Ze hadden inmiddels nog een half uur om te eten. Nee, jullie hoeven dit niet extra te betalen, dit is van het huis. Ik schonk koffie in en een kop zwarte thee voor de man. "Hoeveel denk je kost dat, een sleutel bij laten maken?" Kennelijk had hij weinig hoop de sleutel ooit nog terug te vinden. Ik dacht een eurootje of acht. Hij zei, terwijl hij de portemonnee pakte en opende: "dat komt dan goed uit, want ik heb precies nog een tientje! Hahaha." Hij schoof het tientje even omhoog en liet het vervolgens weer zakken."Het heeft zo moeten zijn", lachte ik hem toe.
Mijn man stelde voor na het ontbijt even mee te lopen naar hun auto. Zo hoefden zij niet met de auto het centrum in en ook niet met de zware rolkoffer te sjouwen en als de sleutel erin lag kon hij hem meteen meenemen.
Na het halve uur, het was iets over elven, stond het echtpaar met een gevulde buik en de bagage bij de hal."Kijk uit voor het afstapje", zei ik bij het uitzwaaien. En ik zag hoe de man zijn bordeauxrode leren schoen behoedzaam op het oude afgebrokkelde stoepje voor de voordeur zette.
Het begon te spetteren.
Toen ik het beddengoed in de machine deed kwam mijn lief terug. Zwaaiend met de sleutel:
"Het was maar goed dat ik even meeliep, want die hadden ze zelf nooit gevonden."






zondag 16 augustus 2020

zondag 2 augustus 2020

Goossen's kaasplak, de beste!

Daar ik niet echt sta te juichen als er gekookt moet worden alhoewel mijn vader kok was, maakt mijn lieffie meestal de maaltijden klaar, die vaak dan weer door mij verzonnen worden en in huis gehaald.
Zo af en toe heeft hij zo zijn eigen receptjes. Van onderstaand recept genieten we al jaren en het is tijd om dit nu eens met vrienden, familie en andere belangstellenden te delen.
Toen we nog in Amersfoort woonden en de kinderen klein waren was het al een hit;
"Goossie kaasplak!"
Lekker bij hutspot, of zoals gisteren bij de rode kool.
Bovendien is het een prima vleesvervanger.
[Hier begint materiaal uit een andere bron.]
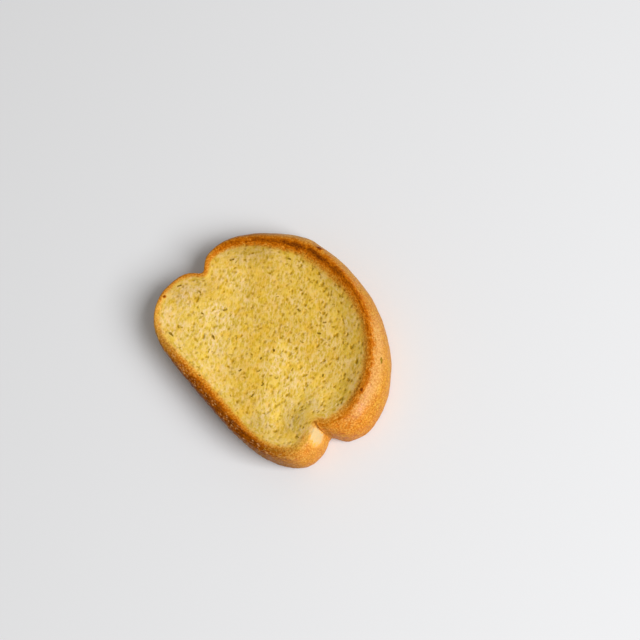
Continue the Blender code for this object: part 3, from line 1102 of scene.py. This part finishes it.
def bread_material(settings):
    """Buttered crumb that turns golden, orange and brown with the stored browning."""
    material, wiring, shader = new_material("Garlic toast")
    place = wiring.millimetres()
    crustwise = wiring.attribute("Crustwise", "Vector")
    crumb = wiring.group(
        crumb_texture(), place=place, crustwise=crustwise, follow=wiring.attribute("Follow")
    )
    crust = wiring.group(crust_texture(), place=place, crustwise=crustwise)
    on_crust = wiring.between(wiring.attribute("Baked"), 0.2, 0.42)
    crumb_colour, soak = crumb_colours(wiring, settings, crumb, place)
    dusted = flour_dust(wiring, place, crustwise)
    crust_colour, tone = crust_colours(wiring, settings, crust, on_crust, dusted)
    colour = wiring.mix(wiring.between(tone, 0.04, 0.3), crumb_colour, crust_colour)

    soft = wiring.between(tone, 0.6, 0.3)
    # Painted shade in the pores: the deep pores and the crumb's small pits
    hollow = wiring.combine("MAXIMUM", wiring.attribute("Pore"), wiring.times(crumb["Pits"], 0.8))
    # Tints: butter where it ran most, painted shade on the crumb, and painted shade in the pores
    tints = (
        (wiring.attribute("Rich"), settings.rich),
        (wiring.attribute("PaintedShade"), settings.painted_shade),
        (hollow, settings.pore_shade),
    )
    for share, tint in tints:
        colour = wiring.tint(wiring.times(share, soft, clamp=True), colour, tint)
    torn = wiring.attribute("Torn")
    ragged = wiring.plus(torn, wiring.between(crumb["Tone"], 0.35, 0.65, -0.2, 0.2))
    bare = wiring.mix(wiring.between(ragged, 0.2, 0.7), settings.amber, settings.torn)
    colour = wiring.mix(wiring.between(torn, 0.05, 0.6), colour, bare)
    # Painted shade in the crevice at the notch
    colour = wiring.mix(wiring.between(wiring.attribute("CreviceShade"), 0.2, 0.8), colour, settings.crevice)

    height = wiring.blend(on_crust, wiring.times(crumb["Height"], 0.3), crust["Height"])
    glaze = wiring.between(crust["Tone"], 0.46, 0.62, 0.05, 0.45)
    surface = {
        "Base Color": colour,
        "Normal": wiring.bump(height, 0.8, 0.0003),
        "Roughness": wiring.blend(soak, 0.6, 0.42),
        "Specular IOR Level": 0.04,
        "Coat Weight": wiring.times(glaze, wiring.attribute("Side")),
        "Coat Roughness": 0.3,
        "Subsurface Weight": 0.12,
        "Subsurface Scale": 0.0012,
        "Subsurface Radius": (1.0, 0.6, 0.2),
    }
    wiring.feed(shader, surface)
    return material


def herb_material(settings):
    """Dried parsley, each flake a shade of its own."""
    material, wiring, shader = new_material("Dried parsley")
    grain = wiring.noise(wiring.millimetres(), 0.35)
    shade = wiring.plus(wiring.attribute("Shade"), wiring.between(grain, 0.3, 0.7, -0.2, 0.2), clamp=True)
    surface = {
        "Base Color": wiring.mix(shade, settings.leaf_dark, settings.leaf),
        "Normal": wiring.bump(grain, 0.5, 0.0001),
        "Roughness": 0.7,
        "Specular IOR Level": 0.05,
    }
    wiring.feed(shader, surface)
    return material


def floor_material(colour):
    material, wiring, shader = new_material("Pale floor")
    wiring.feed(shader, {"Base Color": colour, "Roughness": 0.6, "Specular IOR Level": 0.2})
    return material


# The operators


class TOAST_OT_bread(bpy.types.Operator):
    """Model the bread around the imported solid"""

    bl_idname = "toast.bread"
    bl_label = "Bread"

    def execute(self, context):
        settings = context.scene.toast_bread
        bread, upper, lower, merged = bread_mesh(settings.grid)
        flakes = relieve(bread, upper, lower, merged, settings)
        lay_flat(bread.data, upper, lower)
        rider(bread, bread_material(settings))
        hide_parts("toast_slice")
        bread["flakes"] = [value for middle, turn, length in flakes for value in (*middle, turn, length)]
        return {"FINISHED"}


class TOAST_OT_herb(bpy.types.Operator):
    """Scatter dried parsley over the crumb and the crust"""

    bl_idname = "toast.herb"
    bl_label = "Herb"

    def execute(self, context):
        settings = context.scene.toast_herb
        bread = bpy.data.objects["garlic_toast"]
        tree = surface_tree(bread.data)
        material = herb_material(settings)
        thickness = settings.thickness / MM
        draw = random.Random(23)
        spots = []
        for x, y, turn, length in np.array(bread["flakes"]).reshape(-1, 4):
            shade = draw.choice((0.6, 0.85, 1.0, 1.0))
            spots.append((*lying_on(tree, x, y, FLAKE_LIFT), turn, 0.85 * length, shade))
        for x, y, degrees, length in DARK_FLAKES:
            spots.append((*lying_on(tree, x, y, DARK_FLAKE_LIFT), math.radians(degrees), 0.9 * length, 0.1))
        shapes = [leaf_shape("leaf", 7, seed, thickness / 2.2) for seed in range(5)]
        rider(scatter("herb_flakes", shapes, spots), material)
        shapes = [leaf_shape("speck", 4, seed, thickness / 0.9) for seed in range(5, 8)]
        spots = self.specks(tree, draw, settings)
        rider(scatter("herb_specks", shapes, spots), material)
        return {"FINISHED"}

    def specks(self, tree, draw, settings):
        """Where the small specks lie, first on the crumb and then on the crust round the side."""
        largest = settings.speck_length / MM
        low, high = (np.array(corner) / MM for corner in SOLID_BOX)

        def speck(place, up, longest, darkest, palest):
            """A speck there: its length, its turn and its shade are drawn in that order."""
            length = largest * draw.uniform(0.4, longest)
            return place, up, draw.uniform(0, math.pi), length, draw.uniform(darkest, palest)

        spots = []
        while len(spots) < settings.specks:
            x, y = draw.uniform(low[0], high[0]), draw.uniform(low[1], high[1])
            hit = tree.ray_cast(Vector((x, y, 100)), Vector((0, 0, -1)))[0]
            if hit is not None and hit.z > HIGH_UP:
                spots.append(speck(*lying_on(tree, x, y, SPECK_LIFT), 1.0, 0.1, 1))
        for _ in range(settings.crust_specks):
            outward = heading(draw.uniform(0, 2 * math.pi))
            start = outward * 100 + Vector((0, 0, draw.uniform(4, high[2] - 2)))
            hit, up, _, _ = tree.ray_cast(start, -outward)
            spots.append(speck(hit + up * SPECK_LIFT, up, 0.9, 0, 0.5))
        return spots


class TOAST_OT_stage(bpy.types.Operator):
    """Set out the floor, the light and the camera"""

    bl_idname = "toast.stage"
    bl_label = "Stage"

    def execute(self, context):
        settings = context.scene.toast_stage
        bpy.ops.object.select_all(action="DESELECT")
        bpy.ops.mesh.primitive_plane_add(size=settings.floor_size)
        floor = just_added("floor")
        floor.data.materials.append(floor_material(settings.floor))
        context.scene.view_settings.view_transform = "Standard"
        world = context.scene.world or bpy.data.worlds.new("Studio")
        context.scene.world = world
        world.use_nodes = True
        sky = world.node_tree.nodes["Background"]
        sky.inputs["Color"].default_value = WARM_FILL
        sky.inputs["Strength"].default_value = settings.fill
        right, up, back = picture_axes(settings)
        sideways = right * math.cos(settings.key_turn) + up * math.sin(settings.key_turn)
        toward = sideways * math.cos(settings.key_lift) + back * math.sin(settings.key_lift)
        bpy.ops.object.light_add(type="AREA", location=toward * settings.key_distance)
        key = just_added("key_light")
        key.data.size = settings.key_size
        key.data.energy = settings.key
        key.data.color = COOL_KEY
        key.rotation_euler = toward.to_track_quat("Z", "Y").to_euler()
        aim = right * ((PICTURE / 2 - settings.centre_x) * settings.pixel)
        aim += up * ((settings.centre_y - PICTURE / 2) * settings.pixel)
        distance = settings.pixel * PICTURE * settings.lens / SENSOR
        bpy.ops.object.camera_add(location=aim + back * distance)
        camera = just_added("camera")
        camera.data.lens = settings.lens
        camera.data.sensor_width = SENSOR
        camera.data.clip_start = 0.01
        camera.rotation_euler = Matrix((right, up, back)).transposed().to_euler()
        context.scene.camera = camera
        return {"FINISHED"}


def picture_axes(settings):
    """The picture's right, its up, and the way from the slice to the camera."""
    across = Vector((math.cos(settings.tilt), 0, -math.sin(settings.tilt)))
    dome = Vector((0, 1, 0))
    right = across * math.cos(settings.roll) + dome * math.sin(settings.roll)
    up = dome * math.cos(settings.roll) - across * math.sin(settings.roll)
    return right, up, right.cross(up)


class TOAST_PT_panel(bpy.types.Panel):
    """Lists the pieces of the toast"""

    bl_label = "Garlic toast"
    bl_space_type = "VIEW_3D"
    bl_region_type = "UI"
    bl_category = "Toast"

    def draw(self, context):
        for operator in OPERATORS:
            self.layout.operator(operator.bl_idname)


OPERATORS = (TOAST_OT_bread, TOAST_OT_herb, TOAST_OT_stage)
SETTINGS = {"toast_bread": BreadSettings, "toast_herb": HerbSettings, "toast_stage": StageSettings}


def register():
    for kind in (*SETTINGS.values(), *OPERATORS, TOAST_PT_panel):
        bpy.utils.register_class(kind)
    for name, kind in SETTINGS.items():
        setattr(bpy.types.Scene, name, bpy.props.PointerProperty(type=kind))


def unregister():
    for name in SETTINGS:
        delattr(bpy.types.Scene, name)
    for kind in (TOAST_PT_panel, *reversed(OPERATORS), *reversed(SETTINGS.values())):
        bpy.utils.unregister_class(kind)


def main():
    register()
    bpy.ops.toast.bread()
    bpy.ops.toast.herb()
    bpy.ops.toast.stage()


if __name__ == "__main__":
    main()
Recept voor twee grote kaasplakken (vier personen)
Maak pannenkoekbeslag, genoeg voor twee hele dikke pannenkoeken. Dit kan met een ei of twee, met witte bloem (ongeveer 150-200 gram), aangelengd met yoghurt, melk en/of bier (totaal ongeveer 500 ml) en een scheutje olijfolie zo, dat het beslag nog net wat steviger is dan gewoon pannenkoekenbeslag. Voeg ook flink wat versgemalen peper toe. Zout hoeft niet.
Snij een paar ons jong belegen of belegen kaas in plakken van drie, vier millimeter dik.
Verhit twee koekenpannen, elk met een scheutje olijfolie. Zodra deze goed heet zijn verdeel je driekwart van het beslag over de twee pannen. Bedek beide direct daarna met de kaasplakken:
Druk de plakken lichtjes aan.

Zorg dat ook de hoekjes bedekt worden met kaas.


Verdeel de rest van het beslag over de twee kaasplakken-in-wording

Verspreid met een lepel het beslag over alle kaas

Zet na enkele minuten het vuur laag en leg borden
of deksels op de pannen.

Druppel het laatste beetje beslag op de plekken waar nog kaas zichtbaar is.

Wacht lang genoeg om ook het bovenste beslag te laten stollen,
Dit kun je ook checken door te voelen hoe warm de borden zijn.

 
Is (bijna) al het beslag gestold? Maak dan de kaasplak met een brede spatel los van de pan en keer hem met een subtiele worp. Niet te hard terug in de pan laten kletsen want dan vind je de olie op de muren terug. 
Nog even de andere zijde bakken op hoger vuur.
Laat gerust wat uitlopend kaas knapperig bakken.
Verdeel de kaasplakken met de spatel in vier stukken
en geef elke gast twee kwarten.

Heerlijk met rode kool op een bedje van rucola en een paar
in de schil gekookte Opperdoezer aardappelen!